C'était aussi le scénario avancé par notre chroniqueur Éric Dupin dans un article de politique-fiction sur «le scénario à l'eau de rose de la réélection de François Hollande», où il imaginait un Nicolas Sarkozy éliminé au premier tour du fait de la défection massive d'électeurs centristes en faveur de François Bayrou.

Convaincre les électeurs de l'autre camp

On est ici dans le cas où le parti adverse se contente de regarder ce qui se passe en face, ou de cibler verbalement un candidat pour le renforcer, mais on pourrait imaginer une stratégie de communication plus poussée, à l'américaine. De manière encore plus extrême, avait été évoquée en 2011 l'hypothèse que les électeurs de droite aillent voter à la primaire PS pour la manipuler, qualifiée à l'époque de «fantasme» par Le Monde. Cette stratégie est compliquée à mettre en place (et dangereuse si elle est éventée) et le Daily Kos, un blog américain progressiste, la déconseillait dans un guide du «ratfucking» publié en 2012:

«Il est probablement plus facile de convaincre les électeurs de la primaire républicaine de voter comme vous le voulez que de faire se déplacer un nombre significatif d'électeurs démocrates pour une primaire républicaine.»
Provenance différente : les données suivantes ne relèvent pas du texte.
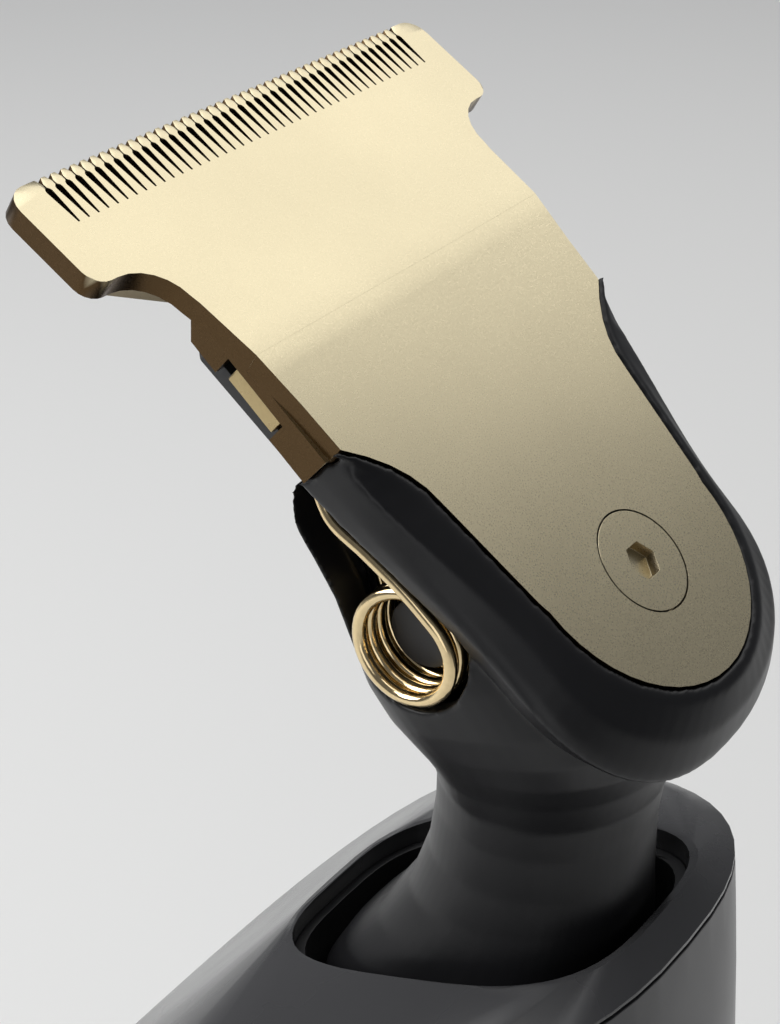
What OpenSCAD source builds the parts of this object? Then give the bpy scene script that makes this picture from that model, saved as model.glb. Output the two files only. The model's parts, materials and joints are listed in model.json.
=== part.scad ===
// Cordless T-blade beard trimmer: a tilted cutting head on a gooseneck that plugs into a round grip.
// Millimetres. +Z runs up the grip, the blade faces -Y, and X runs along the teeth.
// The origin is the centre of the flat base.

/* [Blade] */
// Width of the toothed edge
blade_w = 39.4; // [38:0.2:42]
// Number of slots between teeth
slots = 43; // [31:2:45]
// Distance from one tooth to the next
tooth_pitch = 0.81; // [0.76:0.01:0.86]
// Thickness of the fixed blade
blade_t = 1.4; // [1.2:0.1:1.5]
// Angle that the toothed end bends back
blade_bend = 9.2; // [6:0.2:12]
// Half of the cutter's side-to-side stroke
cutter_throw = 1.0; // [0.6:0.1:1.0]

/* [Head] */
// Tilt of the blade's face from the horizontal
head_tilt = 41; // [38:1:44]
// Height of the blade screw above the base
head_z = 144; // [140:1:150]
// Distance of the blade screw in front of the grip's axis
head_y = 16.4; // [15.6:0.1:16.8]
// Radius of the gooseneck at its narrowest
neck_r = 7.1; // [6.6:0.1:7.4]
// Wall of the pod and the gooseneck
pod_wall = 1.5; // [1.2:0.1:1.8]
// Mean radius of the spring's coils
coil_r = 3.35; // [3:0.05:3.5]
// Spring wire diameter
wire_d = 0.85; // [0.7:0.05:0.9]

/* [Grip] */
// Largest half width of the grip, along X
grip_hw = 21.2; // [20.4:0.2:22]
// Largest half depth of the grip, along Y
grip_hd = 22.9; // [22.3:0.2:24]
// Wall of the grip's shells
shell_t = 1.8; // [1.4:0.1:2.2]
// Height of the base cap
base_h = 9; // [8:0.5:12]
// Travel of the power button
button_travel = 0.6; // [0.4:0.1:0.8]

/* [Hidden] */
$fn = 48;
e = 0.01;

// Grip axis to grip ends
ring_n = 56;
cut_front_z = 117;
cut_slope = 18.5;
cut_fall = 0.09;
cut_fall_from = 22;
waist_z = 28;
belly_z = 90;
mouth_slope = 19.6;
mouth_y = 10.0 - head_y;
mouth_z = head_z - 29.6;
mouth_hd = 12.6;
mouth_hw = 10.2;
mouth_e = 3.3;
foot_y = 9.7 - head_y;
seam_gap = 0.12;
trim_t = 0.3;

// Head frame numbers: l runs up the blade from its screw, n runs out of its face
bend_l = 22.2;
tongue_r = 9.2;
tongue_l = 1.2;
shoulder_l = 15.3;
tee_t = 15.2;
slot_root_t = 11.8;
skirt_n = 3.5;
coil_l = 4.7;
coil_n = -8.3;
coil_x = 7.6;
coil_turns = 4.5;
coil_pitch = 1.0;

// Drive train
pivot_y = 5.8 - head_y;
pivot_z = head_z - 31.5;
tip_rise = 37.5;
fork_drop = 26;
lever_swing = cutter_throw / tip_rise;
cam_throw = fork_drop * lever_swing;
motor_y = -6;
motor_r = 11;
motor_z0 = 52;
motor_z1 = 79;
pin_r = 1.0;

// Battery and board
cell_r = 7;
cell_y = 7.5;
cell_z0 = 13;
cell_len = 37;
board_y = -11.4;
board_z0 = 14;
board_z1 = 46;
button_z = 38;

function spow(v, p) = sign(v) * pow(abs(v), p);
function mix(a, b, t) = a + (b - a) * t;
function unit(v) = v / norm(v);
function smooth(t) = t * t * (3 - 2 * t);

// A closed solid through rings of equal length, each counterclockwise seen from the last ring's side
module loft(rings) {
    n = len(rings[0]);
    m = len(rings);
    polyhedron(
        points = [for (r = rings) each r],
        faces = concat(
            [[for (i = [0 : n - 1]) i]],
            [for (k = [0 : m - 2]) for (i = [0 : n - 1])
                let (j = (i + 1) % n) each [
                    [k * n + i, (k + 1) * n + i, (k + 1) * n + j],
                    [k * n + i, (k + 1) * n + j, k * n + j]
                ]],
            [[for (i = [0 : n - 1]) m * n - 1 - i]]
        ),
        convexity = 8
    );
}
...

L'UMP s'étant récemment rebaptisée Les Républicains, vous n'avez plus qu'à remplacer «démocrates» par «socialistes» et vous avez l'esquisse d'une stratégie médiatique pour le PS au moment de la primaire à droite de 2016 –d'autant qu'il faudra bien s'occuper, puisque la majorité n'en organisera probablement pas. Alors, François Hollande, prêt à boire une bière cul sec le 27 novembre 2016?